B. Analyse the prospect list using characteristics such as interest, values, giving history, and relationship to the organisation in order to select potential donors for particular projects.
Identifying Target Constituencies
- Rank audience groups based on linkage, ability and interest.
- Those with the highest potential will have the strongest ties, have given on a regular basis, and have the greatest potential to give again.
To organize research activities the organization should define ahead of time:
- What staff will participate
- What types of information are needed.
- Identify sources of information, such as records, public information and peers.
- Design a research system, such and tools (worksheets, profiles etc.)
- Identify policies and practices to manage information.
When researching prospects there are numerous sources of info:
- Personal contacts (surveys, conversations)
- Participation records (who came to what event, have they given in the past)
- Public information (social directories, annual reports of other orgs, SEC data)
- Peers/board connections
C. Implement and utilise a data management system that stores information about prospects to enable retrieval and analysis.

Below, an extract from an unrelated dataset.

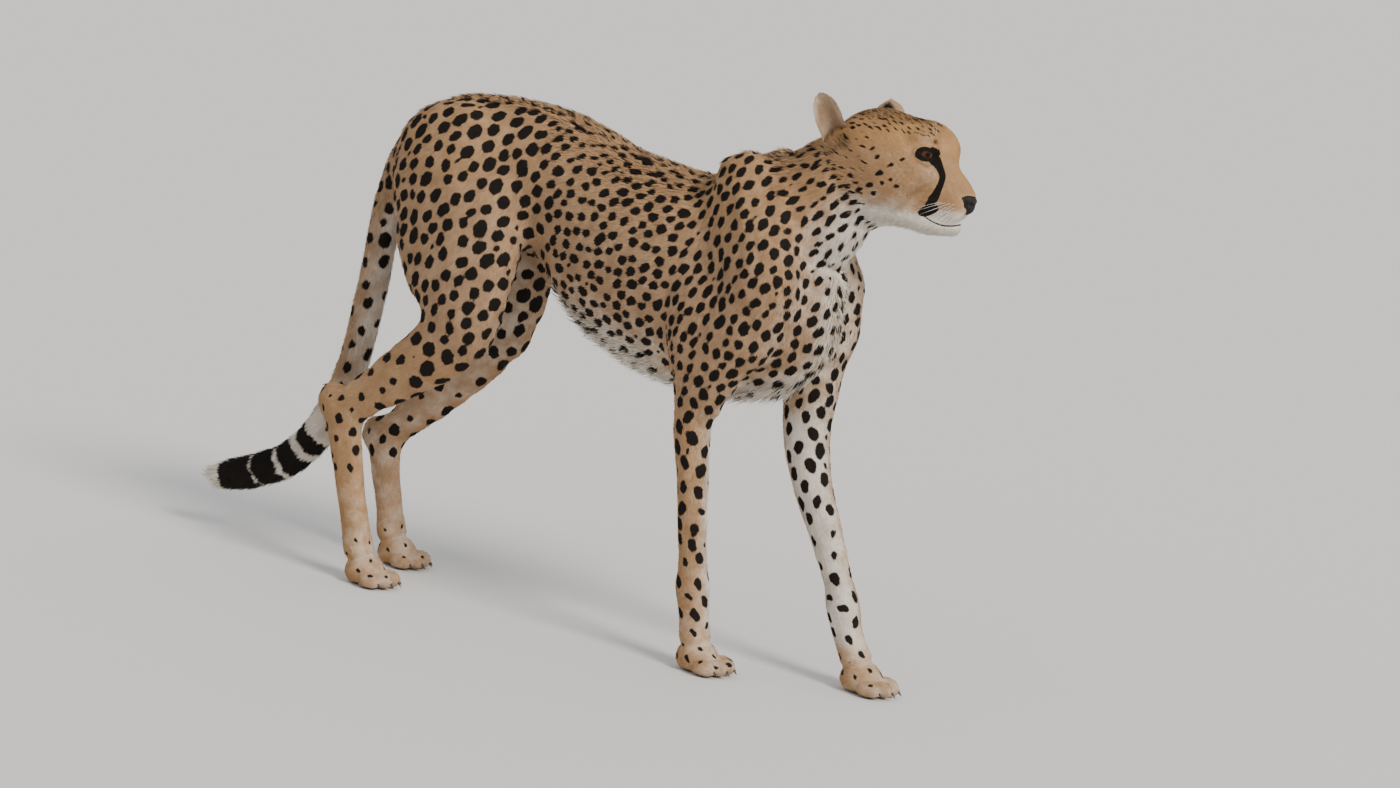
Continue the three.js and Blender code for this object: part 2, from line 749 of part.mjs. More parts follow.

- A donor records profile should include all information available on a donor or contribution.
- The information maintained in a data management system should enable tracking of sources of donors, and who is the contact person responsible for converting that prospect to a donor.
- It is crucial to make sure all donor records are accurate, and remain confidential.
- Ideally a data management system will enable the tracking of in-depth information that will facilitate the rating and tactics for potentially upgrading donors engagement.
- A donor has a right to access any and all information recorded about them, nothing in a donors record should be more than you would be comfortable with a donor finding.
It it crucial to have a donor tracking system and gift processing systems in order to:
- Ensure a donor is thanked properly
- Know the amount of a gift and and be able to recognize that individual.
- Report, review, and evaluate development efforts
- Notify the donor and provide documentation for tax purposes
D. Rate prospects in categories of giving potential in order to prioritize and plan solicitations.
- Check each prospects financial data and giving patterns before deciding the highest realistic amount for a donation request.
- Check each prospect’s affiliations before deciding the appropriate volunteer to assign as solicitor
- Plan communications and special events around particular areas of interest to selected prospects, use responses to qualify donors for next steps.
- Design involvement opportunities to use the talents of your best prospects to deepen their engagement with the organization.
Once a gift is made retain donors through stewardship:
- Thank donors promptly
- Monitor gifts
- Keep the donor involved in the organization
- If you have a system that will track reporting, recognize gifts with a personal touch
E. Present the list of current and prospective donors and relevant information to organizational leaders in order to establish consensus for action.
- It is important that all interactions involving donor data remain confidential and respectful.
- This process is primarily used for larger gifts, such as qualifying major donors or large Planned or Capital gifts.
- When conducting prospect screening for Capital or Major Gifts, volunteers (board and peer affinity groups) as a group rank prospects and divide them into proposed giving levels (e.g $100k vs. $10k) based on research and their personal knowledge about the donor. This information can be used to determine the sequence for cultivation and solicitation when soliciting funding for specific projects.
- Any research or tactics determined in these conversations should be recorded in a data management system, and used with respect to confidentiality during further planning meetings.